GIVEN REQUEST:
Transcribe only the lines of the listing below from the one holding "pull.data.shade_smooth()" through the one holding "depsgraph = bpy.context.evaluated_depsgraph_get()", inclusive, without any change.

--- begin INFORMATION PROVIDED ---

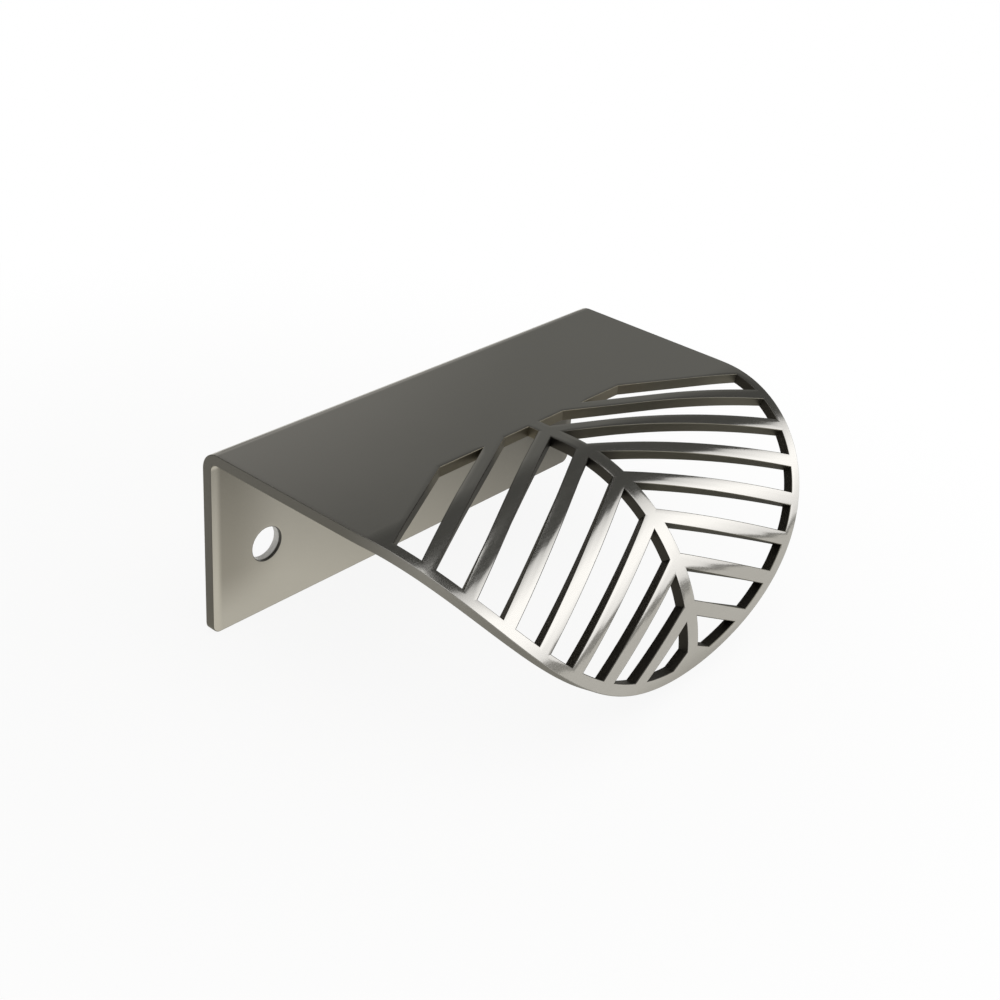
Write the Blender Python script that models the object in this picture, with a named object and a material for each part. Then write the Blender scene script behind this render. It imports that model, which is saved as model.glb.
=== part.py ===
# Leaf shaped pull for a drawer or a cabinet door, made of one sheet of stainless steel.
#
# The sheet is cut flat, with two screw holes and the leaf's slots, and then bent twice
# in the same sense: a tight bend parts the flange from the plate, and a wide curl turns
# the leaf down in front. The cut is a flat curve with thickness, and the two bends wrap
# it round the sheet's middle line.
#
# Metres, +Z up, +X along the bend, the leaf towards -Y. The origin lies on the flange's
# inner face, midway between the two screw holes.

import bpy
import bmesh
from math import atan2, cos, hypot, pi, radians, sin, tan

# Overall sizes
WIDTH = 0.0600              # along the bend
HEIGHT = 0.0220             # flange, from its foot to the plate's top
DEPTH = 0.0420              # from the flange's back to the front of the curl

# Sheet and its bends
SHEET = 0.0012              # thickness
BEND_RADIUS = 0.0010        # inside the bend between flange and plate
CURL_RADIUS = 0.0178        # inside the curl of the leaf
FOOT_CORNER = 0.0010        # rounding of the flange's two lower corners

# Screw holes in the flange
HOLE = 0.0040               # diameter
HOLE_INSET = 0.0075         # from the end of the flange to the hole's middle
HOLE_DROP = 0.0137          # from the plate's top down to the hole's middle

# Leaf, measured along the sheet
LEAF_LEAD = 0.0018          # the sides begin to round this far before the curl
LEAF_LENGTH = 0.0315        # from there to the tip
RIM = 0.0013                # left round the slots
MIDRIB = 0.0019             # left along the middle
BACK_LEAD = 0.0046          # the pattern's straight back edge lies this far before the curl

# Slots between the veins
SLOTS = 8                   # on each side of the midrib
SLOT = 0.00295              # width of a slot, square to the veins
VEIN = 0.00155              # width of the sheet left between two slots
VEIN_ANGLE = radians(27.0)  # between a vein and the bend
VEIN_START = 0.00315        # from the tip back to where the last slot reaches the middle
SMALLEST = 0.0000002        # a slot with less area, in square metres, is left out

# Fineness
LEAF_STEPS = 72             # along the leaf's round edge
HOLE_STEPS = 40
CORNER_STEPS = 6
BEND_STEPS = 8
CURL_STEPS = 37
SHORTEST = 0.00003          # no edge is shorter than this

# Lengths along the sheet's middle, from the flange's foot
BEND_MIDDLE = BEND_RADIUS + SHEET / 2
CURL_MIDDLE = CURL_RADIUS + SHEET / 2
FLANGE_RUN = HEIGHT - SHEET - BEND_RADIUS
PLATE_RUN = DEPTH - 2 * SHEET - BEND_RADIUS - CURL_RADIUS
CURL_START = FLANGE_RUN + BEND_MIDDLE * pi / 2 + PLATE_RUN
LEAF_START = CURL_START - LEAF_LEAD
TIP = LEAF_START + LEAF_LENGTH
BACK = CURL_START - BACK_LEAD
HOLE_RISE = HEIGHT - HOLE_DROP
CURL_TURN = (TIP - CURL_START) / CURL_MIDDLE


def arc(centre, across, along, first, last, steps):
    """Points on an ellipse, or on a circle where both half axes are the same."""
    points = []
    for i in range(steps + 1):
        angle = first + (last - first) * i / steps
        points.append((centre[0] + across * cos(angle), centre[1] + along * sin(angle)))
    return points


def blank_outline():
    """Edge of the flat sheet: square flange and plate, half an ellipse for the leaf."""
    half = WIDTH / 2
    edge = arc((half - FOOT_CORNER, FOOT_CORNER), FOOT_CORNER, FOOT_CORNER, -pi / 2, 0, CORNER_STEPS)
    edge += arc((0, LEAF_START), half, LEAF_LENGTH, 0, pi, LEAF_STEPS)
    edge += arc((FOOT_CORNER - half, FOOT_CORNER), FOOT_CORNER, FOOT_CORNER, pi, pi * 1.5, CORNER_STEPS)
    return edge


def clipped(points, level):
    """The part of a convex outline where level(point) is above zero."""
    kept = []
    for here, after in zip(points, points[1:] + points[:1]):
        a = level(here)
        b = level(after)
        if a >= 0:
            kept.append(here)
        if a * b < 0:
            share = a / (a - b)
            kept.append((here[0] + (after[0] - here[0]) * share,
                         here[1] + (after[1] - here[1]) * share))
    return kept


def area(points):
    """Area inside an outline that runs counterclockwise."""
    pairs = zip(points, points[1:] + points[:1])
    return sum(a[0] * b[1] - b[0] * a[1] for a, b in pairs) / 2


def turn(before, here, after):
    """Change of direction at a point of an outline."""
    first = atan2(here[1] - before[1], here[0] - before[0])
    second = atan2(after[1] - here[1], after[0] - here[0])
    return abs((second - first + pi) % (2 * pi) - pi)


def tidied(points):
    """The outline without its shortest edges. Of two close points the sharper one stays."""
    points = list(points)
    i = 0
    while i < len(points) and len(points) > 3:
        before, here, after, later = (points[(i + k) % len(points)] for k in (-1, 0, 1, 2))
        if hypot(after[0] - here[0], after[1] - here[1]) >= SHORTEST:
            i += 1
        elif turn(before, here, after) < turn(here, after, later):
            points.pop(i)
        else:
            points.pop((i + 1) % len(points))
    return points


def slot_outlines():
    """The slots on the right of the midrib, from the tip to the back edge."""
    half = WIDTH / 2 - RIM
    field = arc((0, LEAF_START), half, LEAF_LENGTH - RIM, 0, pi / 2, LEAF_STEPS // 2)
    if BACK < LEAF_START:
        field = [(0, BACK), (half, BACK)] + field
    else:
        field.append((0, LEAF_START))
        field = clipped(field, lambda p: p[1] - BACK)
    field = clipped(field, lambda p: p[0] - MIDRIB / 2)

    slope = tan(VEIN_ANGLE)
    pitch = (SLOT + VEIN) / cos(VEIN_ANGLE)
    slots = []
    for i in range(SLOTS):
        front = TIP - VEIN_START - i * pitch
        rear = front - SLOT / cos(VEIN_ANGLE)
        slot = clipped(field, lambda p: front + slope * p[0] - p[1])
        slot = clipped(slot, lambda p: p[1] - rear - slope * p[0])
        if len(slot) > 2 and area(slot) > SMALLEST:
            slots.append(tidied(slot))
    return slots


def cut_sheet(name, collection):
    """The flat sheet as a mesh: a flat curve with holes, as thick as the sheet."""
    curve = bpy.data.curves.new(name + "_flat", "CURVE")
    curve.dimensions = "2D"
    curve.fill_mode = "BOTH"
    curve.extrude = SHEET / 2

    def add(points):
        spline = curve.splines.new("POLY")
        spline.points.add(len(points) - 1)
        for point, (x, y) in zip(spline.points, points):
            point.co = (x, y, 0, 1)
        spline.use_cyclic_u = True

    add(blank_outline())
    for side in (-1, 1):
        middle = (side * (WIDTH / 2 - HOLE_INSET), HOLE_RISE)
        add(arc(middle, HOLE / 2, HOLE / 2, 0, 2 * pi, HOLE_STEPS)[:-1])
        for slot in slot_outlines():
            add([(side * x, y) for x, y in slot])

    flat = bpy.data.objects.new(name + "_flat", curve)
    collection.objects.link(flat)
    bpy.context.view_layer.update()
    evaluated = flat.evaluated_get(bpy.context.evaluated_depsgraph_get())
    mesh = bpy.data.meshes.new_from_object(evaluated)
    mesh.name = name
    sheet = bpy.data.objects.new(name, mesh)
    sheet.matrix_world = flat.matrix_world
    collection.objects.link(sheet)
    bpy.data.objects.remove(flat)
    bpy.data.curves.remove(curve)
    return sheet


def bend_pieces(radius, angle, steps, heading):
    """Equal straight pieces round a bend that begins at a heading."""
    step = angle / steps
    chord = 2 * radius * sin(step / 2)
    return [(radius * step, chord, heading + (i + 0.5) * step) for i in range(steps)]


def middle_line():
    """The sheet from the side, as straight pieces: length along the sheet, length in space
    and heading. Heading 0 goes up and a quarter turn goes forward, to -Y."""
    pieces = [(FLANGE_RUN, FLANGE_RUN, 0.0)]
    pieces += bend_pieces(BEND_MIDDLE, pi / 2, BEND_STEPS, 0.0)
    pieces.append((PLATE_RUN, PLATE_RUN, pi / 2))
    pieces += bend_pieces(CURL_MIDDLE, CURL_TURN, CURL_STEPS, pi / 2)
    return pieces


def bend_stations():
    """For each break of the middle line: distance along the sheet, place, and the direction
    from the middle to the outer face, longer at a break so that the thickness is kept."""
    pieces = middle_line()
    along = 0.0
    y = SHEET / 2
    z = -HOLE_RISE
    stations = []
    last = pieces[0][2]
    for length, span, heading in pieces + [(0.0, 0.0, pieces[-1][2])]:
        middle = (last + heading) / 2
        reach = 1 / cos((heading - last) / 2)
        stations.append((along, y, z, reach * cos(middle), reach * sin(middle)))
        along += length
        y -= span * sin(heading)
        z += span * cos(heading)
        last = heading
    return stations


def bend_sheet(sheet):
    """Scores the flat mesh at every station and folds it there."""
    stations = bend_stations()
    bm = bmesh.new()
    bm.from_mesh(sheet.data)
    bmesh.ops.remove_doubles(bm, verts=bm.verts, dist=0.000002)
    for station in stations[1:-1]:
        everything = bm.verts[:] + bm.edges[:] + bm.faces[:]
        bmesh.ops.bisect_plane(bm, geom=everything, dist=SHORTEST / 2,
                               plane_co=(0, station[0], 0), plane_no=(0, 1, 0))
    for vert in bm.verts:
        k = 0
        while k < len(stations) - 2 and vert.co.y > stations[k + 1][0]:
            k += 1
        here = stations[k]
        after = stations[k + 1]
        share = (vert.co.y - here[0]) / (after[0] - here[0])
        y, z, out_y, out_z = (a + (b - a) * share for a, b in zip(here[1:], after[1:]))
        vert.co = (vert.co.x, y + vert.co.z * out_y, z + vert.co.z * out_z)
    bmesh.ops.recalc_face_normals(bm, faces=bm.faces)
    if bm.calc_volume(signed=True) < 0:
        bmesh.ops.reverse_faces(bm, faces=bm.faces)
    bm.to_mesh(sheet.data)
    bm.free()


def satin_steel():
    """Stainless steel with a satin finish."""
    material = bpy.data.materials.new("satin_stainless_steel")
    material.use_nodes = True
    shader = material.node_tree.nodes["Principled BSDF"]
    shader.inputs["Base Color"].default_value = (0.60, 0.585, 0.56, 1)
    shader.inputs["Metallic"].default_value = 1.0
    shader.inputs["Roughness"].default_value = 0.30
    return material


def build():
    for old in list(bpy.data.objects):
        bpy.data.objects.remove(old, do_unlink=True)
    collection = bpy.data.collections.new("leaf_shaped_pull")
    bpy.context.scene.collection.children.link(collection)

    pull = cut_sheet("leaf_pull", collection)
    bend_sheet(pull)
    pull.data.shade_smooth()
    pull.data.set_sharp_from_angle(angle=radians(30))
    pull.data.materials.clear()
    pull.data.materials.append(satin_steel())


build()
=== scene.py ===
from math import atan2, ceil, cos, hypot, pi, radians, sin, tan

import bmesh
import bpy
from bpy.props import FloatProperty, FloatVectorProperty, IntProperty, PointerProperty
from mathutils import Matrix, Vector
from mathutils.geometry import delaunay_2d_cdt


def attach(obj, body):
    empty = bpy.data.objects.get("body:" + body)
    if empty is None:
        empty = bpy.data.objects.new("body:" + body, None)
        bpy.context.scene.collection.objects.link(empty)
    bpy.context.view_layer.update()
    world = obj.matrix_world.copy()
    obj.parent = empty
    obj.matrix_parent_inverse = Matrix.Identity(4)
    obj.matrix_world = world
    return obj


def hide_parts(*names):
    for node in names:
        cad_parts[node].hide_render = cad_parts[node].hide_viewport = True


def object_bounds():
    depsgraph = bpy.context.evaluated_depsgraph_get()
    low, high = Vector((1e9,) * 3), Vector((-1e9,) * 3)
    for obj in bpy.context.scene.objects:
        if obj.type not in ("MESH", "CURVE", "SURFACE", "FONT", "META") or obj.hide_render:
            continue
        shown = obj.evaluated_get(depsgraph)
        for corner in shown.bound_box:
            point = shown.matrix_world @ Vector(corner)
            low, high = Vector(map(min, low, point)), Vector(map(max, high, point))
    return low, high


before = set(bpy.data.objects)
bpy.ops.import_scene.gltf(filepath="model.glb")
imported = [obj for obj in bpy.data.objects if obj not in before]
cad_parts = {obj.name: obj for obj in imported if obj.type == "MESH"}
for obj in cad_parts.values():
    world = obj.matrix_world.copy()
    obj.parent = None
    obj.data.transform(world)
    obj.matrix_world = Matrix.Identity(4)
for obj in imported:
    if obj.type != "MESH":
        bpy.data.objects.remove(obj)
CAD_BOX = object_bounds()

bl_info = {
    "name": "Leaf Shaped Pull",
    "version": (1, 0, 0),
    "blender": (4, 5, 0),
    "location": "View3D > Sidebar > Leaf Pull",
    "description": "Makes a leaf shaped cabinet pull of bent sheet steel and a studio for it",
    "category": "Add Mesh",
}

# Fineness of the mesh
LEAF_STEPS = 240                # along the leaf's round edge
FIELD_STEPS = 140               # along one side of the round edge that the slots keep to
CORNER_STEPS = 10               # round a lower corner of the flange
HOLE_STEPS = 72                 # round a screw hole
BEND_STEPS = 16                 # round the bend between flange and plate
CURL_STEPS = 96                 # round the curl of the leaf
SHORTEST = 0.00004              # no edge of a slot is shorter than this
ROUND = radians(20)             # an outline that turns by less than this is round there
CUT_TOLERANCE = 1e-7            # points closer than this to a cut are taken as on it
FILL_TOLERANCE = 1e-9           # points of the outlines closer than this are one point
LESS_HOLES = 5                  # the filling leaves out the outlines inside the first one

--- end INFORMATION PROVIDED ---

SOLUTION TO THIS TASK:
    pull.data.shade_smooth()
    pull.data.set_sharp_from_angle(angle=radians(30))
    pull.data.materials.clear()
    pull.data.materials.append(satin_steel())


build()
=== scene.py ===
from math import atan2, ceil, cos, hypot, pi, radians, sin, tan

import bmesh
import bpy
from bpy.props import FloatProperty, FloatVectorProperty, IntProperty, PointerProperty
from mathutils import Matrix, Vector
from mathutils.geometry import delaunay_2d_cdt


def attach(obj, body):
    empty = bpy.data.objects.get("body:" + body)
    if empty is None:
        empty = bpy.data.objects.new("body:" + body, None)
        bpy.context.scene.collection.objects.link(empty)
    bpy.context.view_layer.update()
    world = obj.matrix_world.copy()
    obj.parent = empty
    obj.matrix_parent_inverse = Matrix.Identity(4)
    obj.matrix_world = world
    return obj


def hide_parts(*names):
    for node in names:
        cad_parts[node].hide_render = cad_parts[node].hide_viewport = True


def object_bounds():
    depsgraph = bpy.context.evaluated_depsgraph_get()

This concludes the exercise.